Last night around midnight I was awakened by Betty rustling in the room. She’s been doing that lately: getting up to get a drink from her bowl and playing with toys briefly before trying to get back into our bed. Groggy, I just let her play. I dozed off but was awakened again by three strange, low mechanical tones. The sounds were flat and almost sounded like a bark. I thought to myself, “Was that Betty? Is she bark/talking?” I was half asleep, so a talking dog seemed possible.
Now I can barely see in broad daylight, my vision is so poor. In the dark, I’m blind without my glasses; I can’t even read the alarm clock that is six inches from my face. I peered down at her and could make out her whole body wiggling around and going to town on some toy.

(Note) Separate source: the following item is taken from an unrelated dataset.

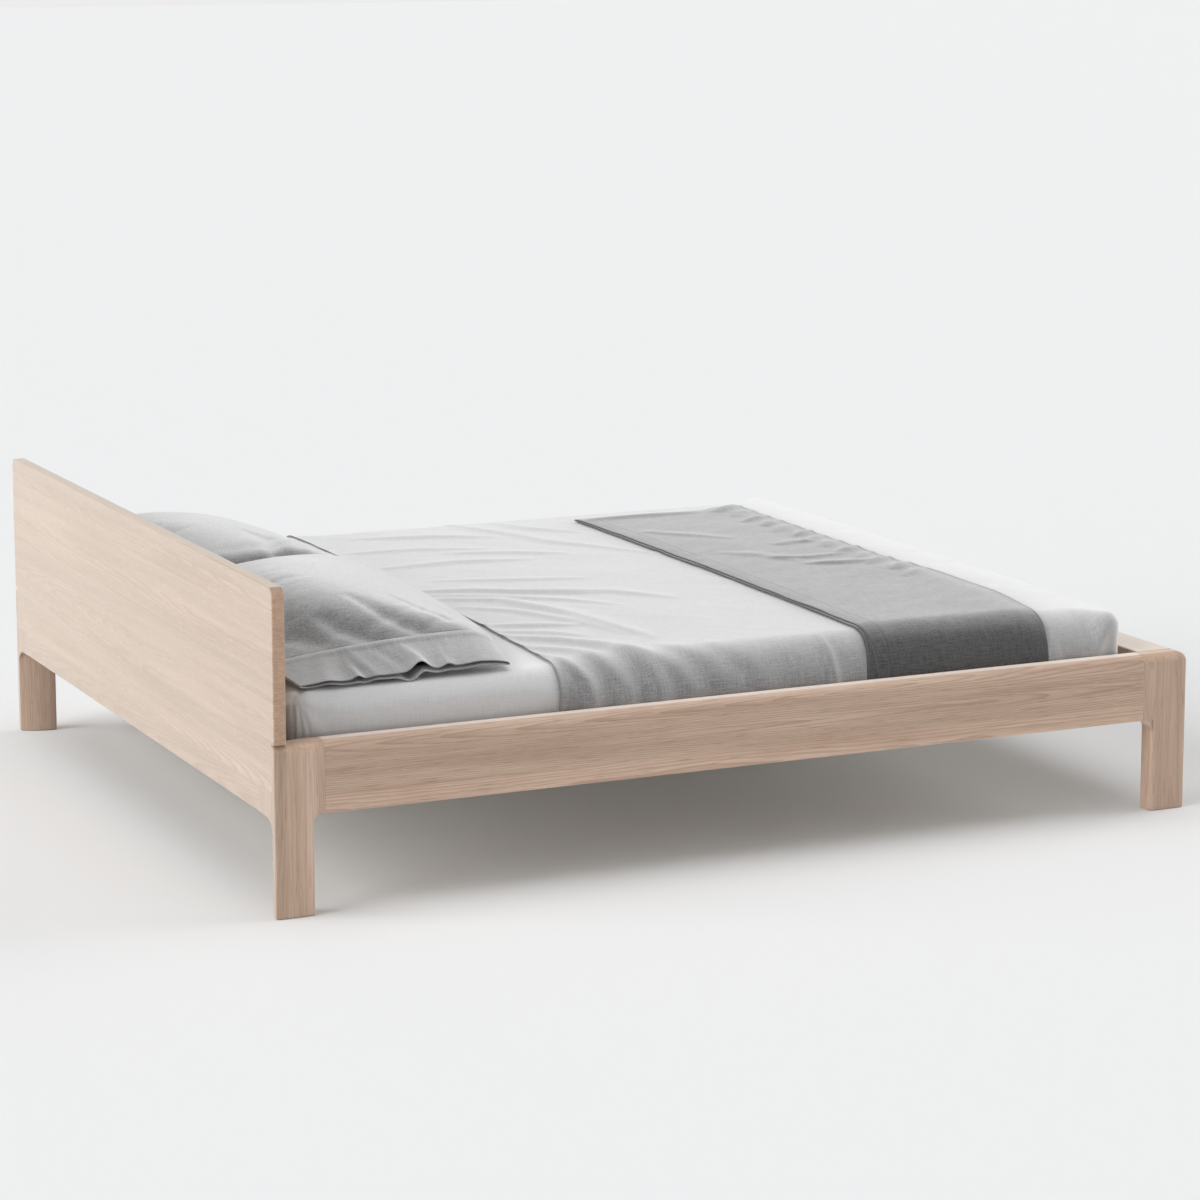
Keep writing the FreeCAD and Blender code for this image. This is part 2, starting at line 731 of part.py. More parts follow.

“Betty, drop it and come back to bed,” I whispered. She would not even turn around. I put my head back down and shut my eyes. That’s when I heard the sound of organized notes from a musical toy, but not exactly a song. “What the fuck is that?!” I said. None of Betty’s toys make that noise. I wouldn’t purchase anything like that for this very reason: I don’t want to be awakened by nocturnal dog play.
I peered again into Betty’s bunk and I saw her with the Santa’s butt toy deep into her mouth so that only the boots and legs were sticking out of her muzzle. Then I heard the unmistakable notes of “Deck the Halls” rendered by fart noises. Truly the most horrible sound. And, very uncharacteristically, Betty refused to drop the offending toy. I pulled and pulled it from her, and the farting tune just kept going. She tried to run away with it and I knew I was going to have to chase her and perhaps bribe her with a treat to drop it. But I sat up too fast, and my vertigo sent me reeling and stumbling to the floor, scaring Betty into dropping the godforsaken toy from her mouth.
I scooped it up and shoved it in the nightstand. Betty sat by the nightstand whining for a while.
“Go back to sleep Betty. Christmas isn’t for another few weeks.”